• JSON records of objects:
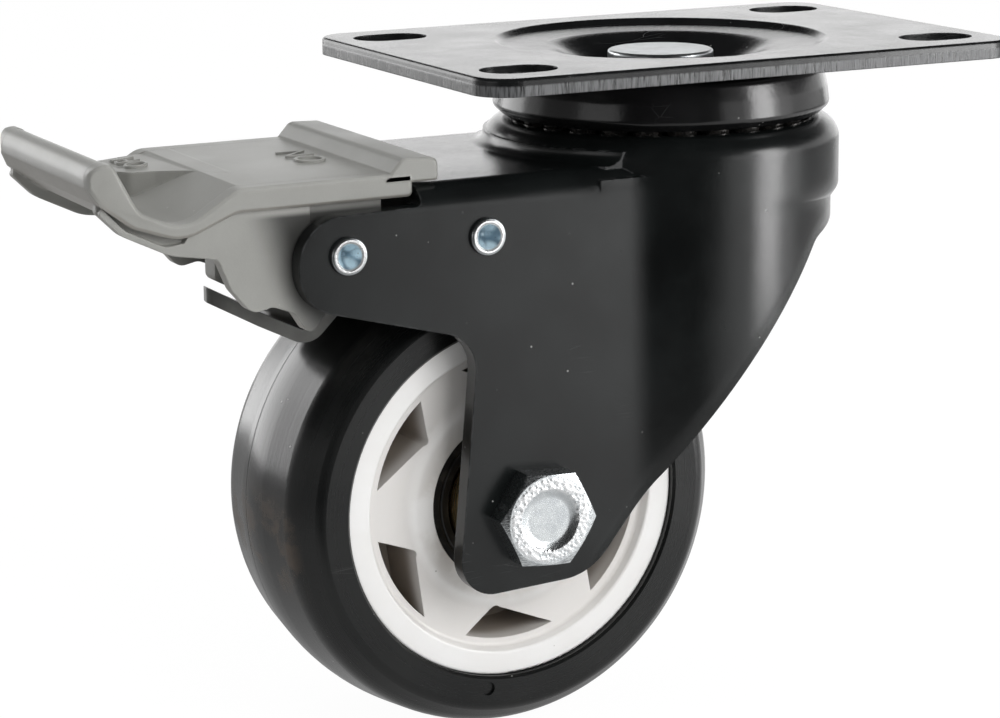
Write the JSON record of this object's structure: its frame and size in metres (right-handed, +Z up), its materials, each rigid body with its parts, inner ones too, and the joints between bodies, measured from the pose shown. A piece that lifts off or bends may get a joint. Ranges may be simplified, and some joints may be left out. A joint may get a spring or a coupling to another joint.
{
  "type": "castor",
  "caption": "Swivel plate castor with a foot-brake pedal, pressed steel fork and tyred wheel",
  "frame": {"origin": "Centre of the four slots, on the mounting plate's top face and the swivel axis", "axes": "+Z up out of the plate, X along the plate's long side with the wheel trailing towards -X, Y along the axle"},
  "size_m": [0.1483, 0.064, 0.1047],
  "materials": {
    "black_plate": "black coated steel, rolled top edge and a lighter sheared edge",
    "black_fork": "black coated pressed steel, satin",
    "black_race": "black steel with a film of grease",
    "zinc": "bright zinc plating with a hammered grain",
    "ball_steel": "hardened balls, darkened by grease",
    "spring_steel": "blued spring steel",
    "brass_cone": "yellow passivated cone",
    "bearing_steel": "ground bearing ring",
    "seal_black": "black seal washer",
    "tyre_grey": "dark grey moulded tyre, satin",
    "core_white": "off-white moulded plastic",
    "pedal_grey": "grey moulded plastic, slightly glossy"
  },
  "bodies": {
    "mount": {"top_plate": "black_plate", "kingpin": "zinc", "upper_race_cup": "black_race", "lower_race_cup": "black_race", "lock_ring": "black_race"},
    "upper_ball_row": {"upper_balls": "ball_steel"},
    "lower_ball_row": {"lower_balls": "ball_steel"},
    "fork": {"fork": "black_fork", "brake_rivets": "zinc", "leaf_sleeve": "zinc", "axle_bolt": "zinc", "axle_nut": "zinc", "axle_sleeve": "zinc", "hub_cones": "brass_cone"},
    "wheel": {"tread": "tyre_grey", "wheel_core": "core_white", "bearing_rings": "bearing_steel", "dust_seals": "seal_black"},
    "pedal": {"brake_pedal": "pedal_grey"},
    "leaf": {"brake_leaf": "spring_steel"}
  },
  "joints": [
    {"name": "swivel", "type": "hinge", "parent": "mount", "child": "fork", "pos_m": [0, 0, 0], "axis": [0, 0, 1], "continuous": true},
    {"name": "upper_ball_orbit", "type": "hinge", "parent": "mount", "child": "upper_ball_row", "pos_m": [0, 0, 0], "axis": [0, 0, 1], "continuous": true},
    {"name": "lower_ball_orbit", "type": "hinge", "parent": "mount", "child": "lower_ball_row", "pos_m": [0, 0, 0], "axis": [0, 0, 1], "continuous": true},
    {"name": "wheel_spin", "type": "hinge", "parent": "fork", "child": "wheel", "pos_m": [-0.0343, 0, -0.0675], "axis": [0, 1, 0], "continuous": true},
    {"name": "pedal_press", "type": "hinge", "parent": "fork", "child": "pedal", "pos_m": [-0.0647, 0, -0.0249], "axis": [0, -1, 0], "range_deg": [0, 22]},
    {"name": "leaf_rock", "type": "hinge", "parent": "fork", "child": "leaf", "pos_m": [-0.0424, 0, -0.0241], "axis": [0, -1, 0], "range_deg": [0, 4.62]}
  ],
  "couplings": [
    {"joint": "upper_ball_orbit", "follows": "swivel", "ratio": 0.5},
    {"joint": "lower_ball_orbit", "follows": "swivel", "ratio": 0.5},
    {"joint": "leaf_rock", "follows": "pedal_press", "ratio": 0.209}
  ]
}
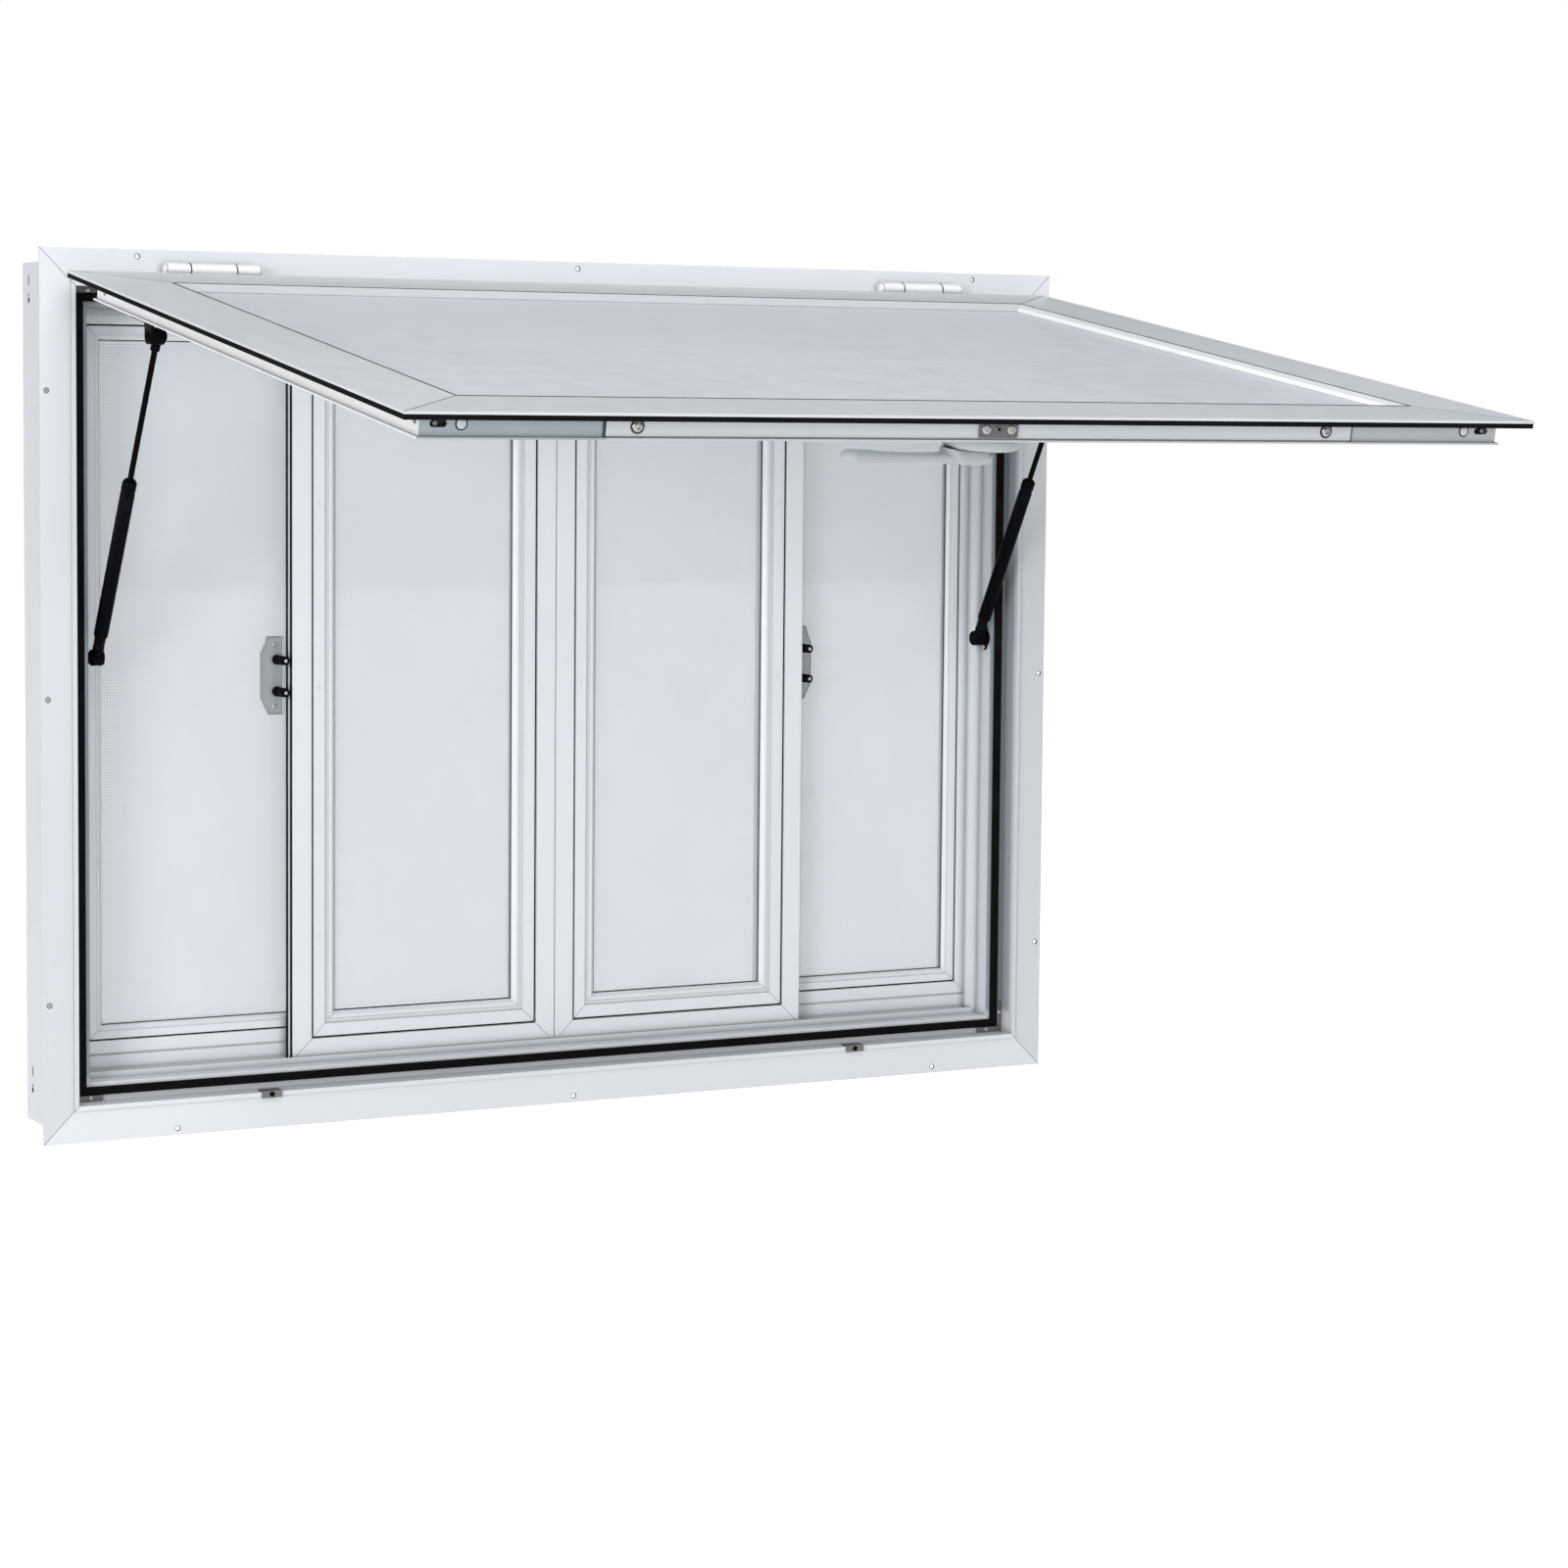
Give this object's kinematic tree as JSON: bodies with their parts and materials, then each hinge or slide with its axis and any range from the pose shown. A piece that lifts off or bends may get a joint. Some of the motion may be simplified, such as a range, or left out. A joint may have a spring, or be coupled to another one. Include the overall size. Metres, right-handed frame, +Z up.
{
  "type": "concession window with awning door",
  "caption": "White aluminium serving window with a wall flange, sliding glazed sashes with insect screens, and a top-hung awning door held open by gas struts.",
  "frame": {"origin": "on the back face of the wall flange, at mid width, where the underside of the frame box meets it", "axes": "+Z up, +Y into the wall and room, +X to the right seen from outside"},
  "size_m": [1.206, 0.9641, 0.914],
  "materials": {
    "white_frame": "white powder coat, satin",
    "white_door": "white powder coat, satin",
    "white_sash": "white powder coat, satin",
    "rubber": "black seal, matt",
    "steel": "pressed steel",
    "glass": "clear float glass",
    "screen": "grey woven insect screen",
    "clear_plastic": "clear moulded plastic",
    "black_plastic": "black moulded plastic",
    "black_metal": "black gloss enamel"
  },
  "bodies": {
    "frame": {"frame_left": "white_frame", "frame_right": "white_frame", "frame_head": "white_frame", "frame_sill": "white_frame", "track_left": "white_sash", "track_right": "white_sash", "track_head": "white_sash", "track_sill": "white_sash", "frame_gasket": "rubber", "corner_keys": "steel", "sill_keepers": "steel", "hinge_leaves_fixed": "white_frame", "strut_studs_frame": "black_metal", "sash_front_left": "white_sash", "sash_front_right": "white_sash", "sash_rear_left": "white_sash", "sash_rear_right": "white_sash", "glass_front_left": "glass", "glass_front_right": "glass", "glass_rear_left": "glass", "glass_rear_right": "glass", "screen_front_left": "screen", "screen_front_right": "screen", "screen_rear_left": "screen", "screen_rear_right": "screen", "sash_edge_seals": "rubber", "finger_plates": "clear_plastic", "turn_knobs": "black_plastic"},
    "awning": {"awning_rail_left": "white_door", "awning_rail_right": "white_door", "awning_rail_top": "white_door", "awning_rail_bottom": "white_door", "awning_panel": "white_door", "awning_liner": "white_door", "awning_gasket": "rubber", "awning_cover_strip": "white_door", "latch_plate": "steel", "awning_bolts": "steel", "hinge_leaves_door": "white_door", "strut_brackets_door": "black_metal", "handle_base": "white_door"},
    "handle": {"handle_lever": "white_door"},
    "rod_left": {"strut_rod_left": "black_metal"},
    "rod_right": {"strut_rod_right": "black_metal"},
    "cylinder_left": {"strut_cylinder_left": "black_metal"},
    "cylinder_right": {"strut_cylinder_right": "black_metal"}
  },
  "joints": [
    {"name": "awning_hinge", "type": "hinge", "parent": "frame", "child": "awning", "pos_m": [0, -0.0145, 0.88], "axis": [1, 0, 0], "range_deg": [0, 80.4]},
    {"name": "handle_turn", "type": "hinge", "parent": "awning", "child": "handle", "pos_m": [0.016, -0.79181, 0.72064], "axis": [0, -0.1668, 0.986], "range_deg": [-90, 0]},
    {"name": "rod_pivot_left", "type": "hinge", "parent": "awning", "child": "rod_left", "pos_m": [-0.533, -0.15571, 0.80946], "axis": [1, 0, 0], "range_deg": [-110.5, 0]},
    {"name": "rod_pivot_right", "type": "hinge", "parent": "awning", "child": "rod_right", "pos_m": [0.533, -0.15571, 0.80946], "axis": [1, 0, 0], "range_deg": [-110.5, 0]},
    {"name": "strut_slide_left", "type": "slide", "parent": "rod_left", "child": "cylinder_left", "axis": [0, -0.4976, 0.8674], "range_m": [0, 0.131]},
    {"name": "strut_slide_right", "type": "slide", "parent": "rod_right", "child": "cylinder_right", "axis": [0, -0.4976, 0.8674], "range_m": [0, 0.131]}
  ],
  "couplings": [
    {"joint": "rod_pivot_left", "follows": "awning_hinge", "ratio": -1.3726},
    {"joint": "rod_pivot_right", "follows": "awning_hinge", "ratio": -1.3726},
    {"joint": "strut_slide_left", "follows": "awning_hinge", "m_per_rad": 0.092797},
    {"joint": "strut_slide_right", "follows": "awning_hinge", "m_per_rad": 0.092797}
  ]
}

• Task to complete: Write the material out exactly, with nothing left out.

• Complete response:
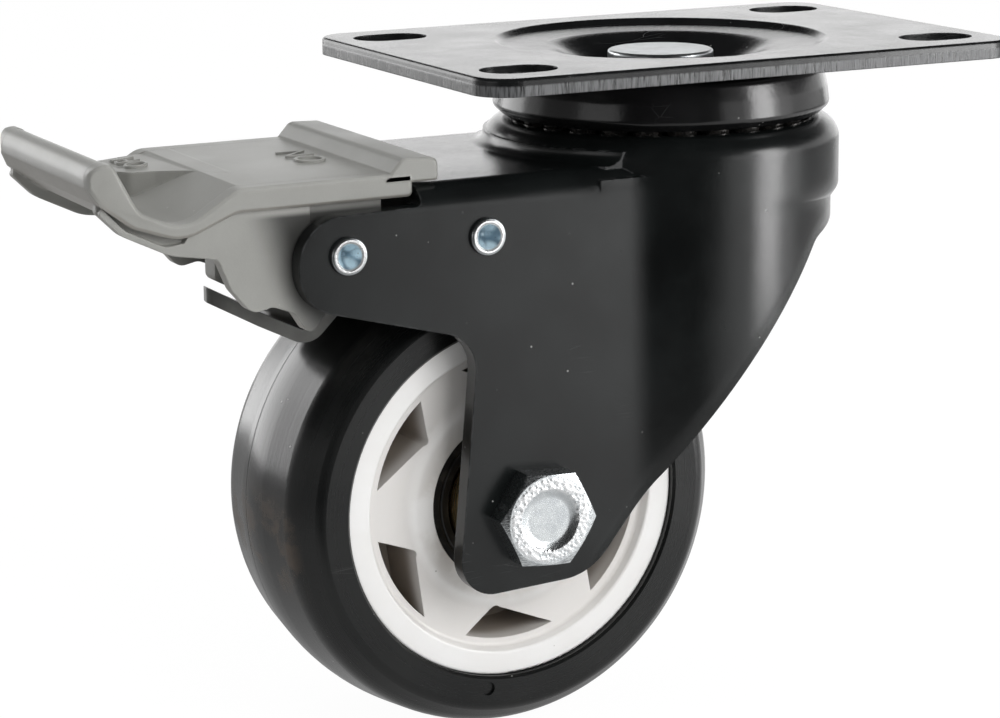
Write the JSON record of this object's structure: its frame and size in metres (right-handed, +Z up), its materials, each rigid body with its parts, inner ones too, and the joints between bodies, measured from the pose shown. A piece that lifts off or bends may get a joint. Ranges may be simplified, and some joints may be left out. A joint may get a spring or a coupling to another joint.
{
  "type": "castor",
  "caption": "Swivel plate castor with a foot-brake pedal, pressed steel fork and tyred wheel",
  "frame": {"origin": "Centre of the four slots, on the mounting plate's top face and the swivel axis", "axes": "+Z up out of the plate, X along the plate's long side with the wheel trailing towards -X, Y along the axle"},
  "size_m": [0.1483, 0.064, 0.1047],
  "materials": {
    "black_plate": "black coated steel, rolled top edge and a lighter sheared edge",
    "black_fork": "black coated pressed steel, satin",
    "black_race": "black steel with a film of grease",
    "zinc": "bright zinc plating with a hammered grain",
    "ball_steel": "hardened balls, darkened by grease",
    "spring_steel": "blued spring steel",
    "brass_cone": "yellow passivated cone",
    "bearing_steel": "ground bearing ring",
    "seal_black": "black seal washer",
    "tyre_grey": "dark grey moulded tyre, satin",
    "core_white": "off-white moulded plastic",
    "pedal_grey": "grey moulded plastic, slightly glossy"
  },
  "bodies": {
    "mount": {"top_plate": "black_plate", "kingpin": "zinc", "upper_race_cup": "black_race", "lower_race_cup": "black_race", "lock_ring": "black_race"},
    "upper_ball_row": {"upper_balls": "ball_steel"},
    "lower_ball_row": {"lower_balls": "ball_steel"},
    "fork": {"fork": "black_fork", "brake_rivets": "zinc", "leaf_sleeve": "zinc", "axle_bolt": "zinc", "axle_nut": "zinc", "axle_sleeve": "zinc", "hub_cones": "brass_cone"},
    "wheel": {"tread": "tyre_grey", "wheel_core": "core_white", "bearing_rings": "bearing_steel", "dust_seals": "seal_black"},
    "pedal": {"brake_pedal": "pedal_grey"},
    "leaf": {"brake_leaf": "spring_steel"}
  },
  "joints": [
    {"name": "swivel", "type": "hinge", "parent": "mount", "child": "fork", "pos_m": [0, 0, 0], "axis": [0, 0, 1], "continuous": true},
    {"name": "upper_ball_orbit", "type": "hinge", "parent": "mount", "child": "upper_ball_row", "pos_m": [0, 0, 0], "axis": [0, 0, 1], "continuous": true},
    {"name": "lower_ball_orbit", "type": "hinge", "parent": "mount", "child": "lower_ball_row", "pos_m": [0, 0, 0], "axis": [0, 0, 1], "continuous": true},
    {"name": "wheel_spin", "type": "hinge", "parent": "fork", "child": "wheel", "pos_m": [-0.0343, 0, -0.0675], "axis": [0, 1, 0], "continuous": true},
    {"name": "pedal_press", "type": "hinge", "parent": "fork", "child": "pedal", "pos_m": [-0.0647, 0, -0.0249], "axis": [0, -1, 0], "range_deg": [0, 22]},
    {"name": "leaf_rock", "type": "hinge", "parent": "fork", "child": "leaf", "pos_m": [-0.0424, 0, -0.0241], "axis": [0, -1, 0], "range_deg": [0, 4.62]}
  ],
  "couplings": [
    {"joint": "upper_ball_orbit", "follows": "swivel", "ratio": 0.5},
    {"joint": "lower_ball_orbit", "follows": "swivel", "ratio": 0.5},
    {"joint": "leaf_rock", "follows": "pedal_press", "ratio": 0.209}
  ]
}
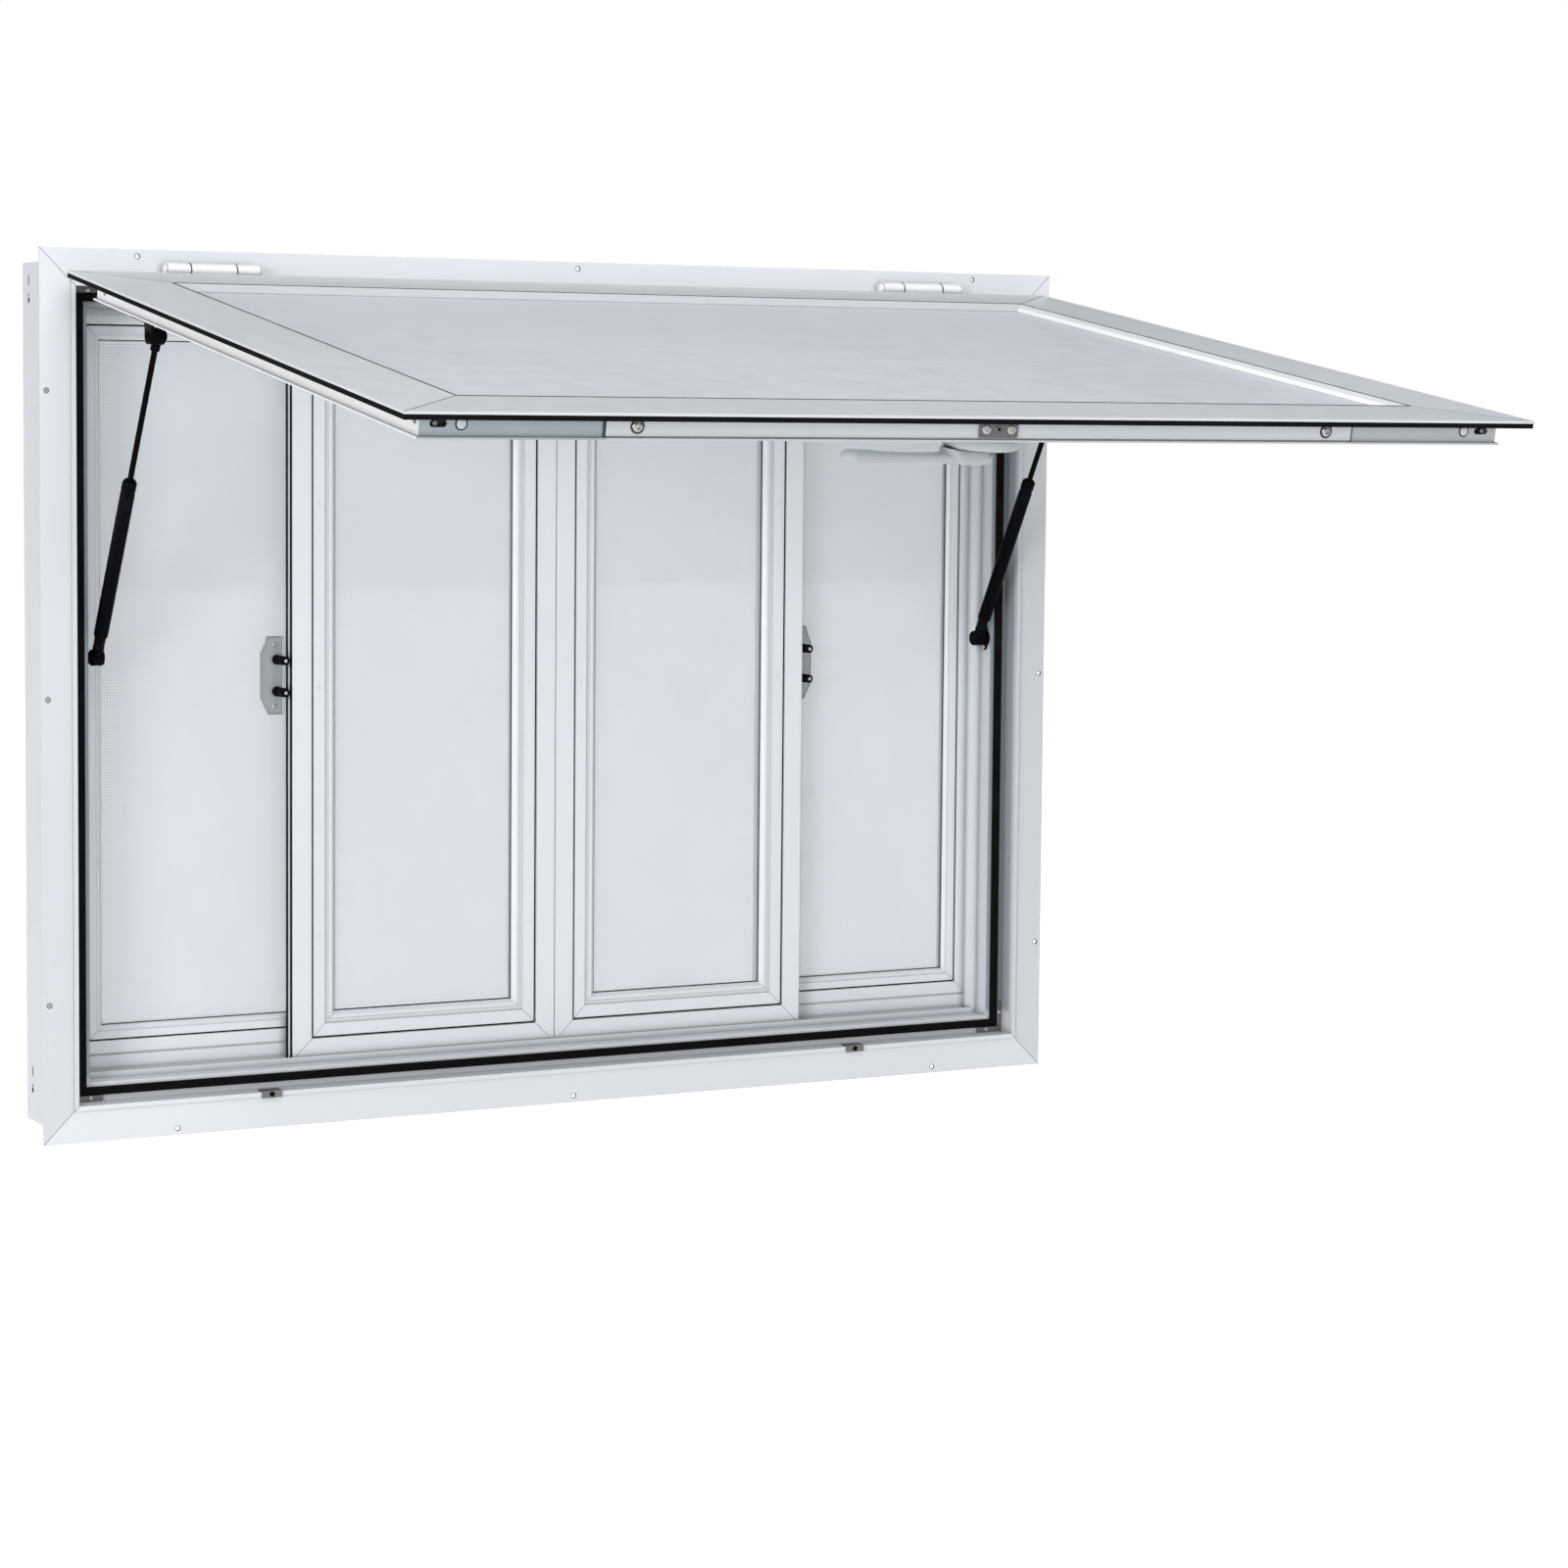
Give this object's kinematic tree as JSON: bodies with their parts and materials, then each hinge or slide with its axis and any range from the pose shown. A piece that lifts off or bends may get a joint. Some of the motion may be simplified, such as a range, or left out. A joint may have a spring, or be coupled to another one. Include the overall size. Metres, right-handed frame, +Z up.
{
  "type": "concession window with awning door",
  "caption": "White aluminium serving window with a wall flange, sliding glazed sashes with insect screens, and a top-hung awning door held open by gas struts.",
  "frame": {"origin": "on the back face of the wall flange, at mid width, where the underside of the frame box meets it", "axes": "+Z up, +Y into the wall and room, +X to the right seen from outside"},
  "size_m": [1.206, 0.9641, 0.914],
  "materials": {
    "white_frame": "white powder coat, satin",
    "white_door": "white powder coat, satin",
    "white_sash": "white powder coat, satin",
    "rubber": "black seal, matt",
    "steel": "pressed steel",
    "glass": "clear float glass",
    "screen": "grey woven insect screen",
    "clear_plastic": "clear moulded plastic",
    "black_plastic": "black moulded plastic",
    "black_metal": "black gloss enamel"
  },
  "bodies": {
    "frame": {"frame_left": "white_frame", "frame_right": "white_frame", "frame_head": "white_frame", "frame_sill": "white_frame", "track_left": "white_sash", "track_right": "white_sash", "track_head": "white_sash", "track_sill": "white_sash", "frame_gasket": "rubber", "corner_keys": "steel", "sill_keepers": "steel", "hinge_leaves_fixed": "white_frame", "strut_studs_frame": "black_metal", "sash_front_left": "white_sash", "sash_front_right": "white_sash", "sash_rear_left": "white_sash", "sash_rear_right": "white_sash", "glass_front_left": "glass", "glass_front_right": "glass", "glass_rear_left": "glass", "glass_rear_right": "glass", "screen_front_left": "screen", "screen_front_right": "screen", "screen_rear_left": "screen", "screen_rear_right": "screen", "sash_edge_seals": "rubber", "finger_plates": "clear_plastic", "turn_knobs": "black_plastic"},
    "awning": {"awning_rail_left": "white_door", "awning_rail_right": "white_door", "awning_rail_top": "white_door", "awning_rail_bottom": "white_door", "awning_panel": "white_door", "awning_liner": "white_door", "awning_gasket": "rubber", "awning_cover_strip": "white_door", "latch_plate": "steel", "awning_bolts": "steel", "hinge_leaves_door": "white_door", "strut_brackets_door": "black_metal", "handle_base": "white_door"},
    "handle": {"handle_lever": "white_door"},
    "rod_left": {"strut_rod_left": "black_metal"},
    "rod_right": {"strut_rod_right": "black_metal"},
    "cylinder_left": {"strut_cylinder_left": "black_metal"},
    "cylinder_right": {"strut_cylinder_right": "black_metal"}
  },
  "joints": [
    {"name": "awning_hinge", "type": "hinge", "parent": "frame", "child": "awning", "pos_m": [0, -0.0145, 0.88], "axis": [1, 0, 0], "range_deg": [0, 80.4]},
    {"name": "handle_turn", "type": "hinge", "parent": "awning", "child": "handle", "pos_m": [0.016, -0.79181, 0.72064], "axis": [0, -0.1668, 0.986], "range_deg": [-90, 0]},
    {"name": "rod_pivot_left", "type": "hinge", "parent": "awning", "child": "rod_left", "pos_m": [-0.533, -0.15571, 0.80946], "axis": [1, 0, 0], "range_deg": [-110.5, 0]},
    {"name": "rod_pivot_right", "type": "hinge", "parent": "awning", "child": "rod_right", "pos_m": [0.533, -0.15571, 0.80946], "axis": [1, 0, 0], "range_deg": [-110.5, 0]},
    {"name": "strut_slide_left", "type": "slide", "parent": "rod_left", "child": "cylinder_left", "axis": [0, -0.4976, 0.8674], "range_m": [0, 0.131]},
    {"name": "strut_slide_right", "type": "slide", "parent": "rod_right", "child": "cylinder_right", "axis": [0, -0.4976, 0.8674], "range_m": [0, 0.131]}
  ],
  "couplings": [
    {"joint": "rod_pivot_left", "follows": "awning_hinge", "ratio": -1.3726},
    {"joint": "rod_pivot_right", "follows": "awning_hinge", "ratio": -1.3726},
    {"joint": "strut_slide_left", "follows": "awning_hinge", "m_per_rad": 0.092797},
    {"joint": "strut_slide_right", "follows": "awning_hinge", "m_per_rad": 0.092797}
  ]
}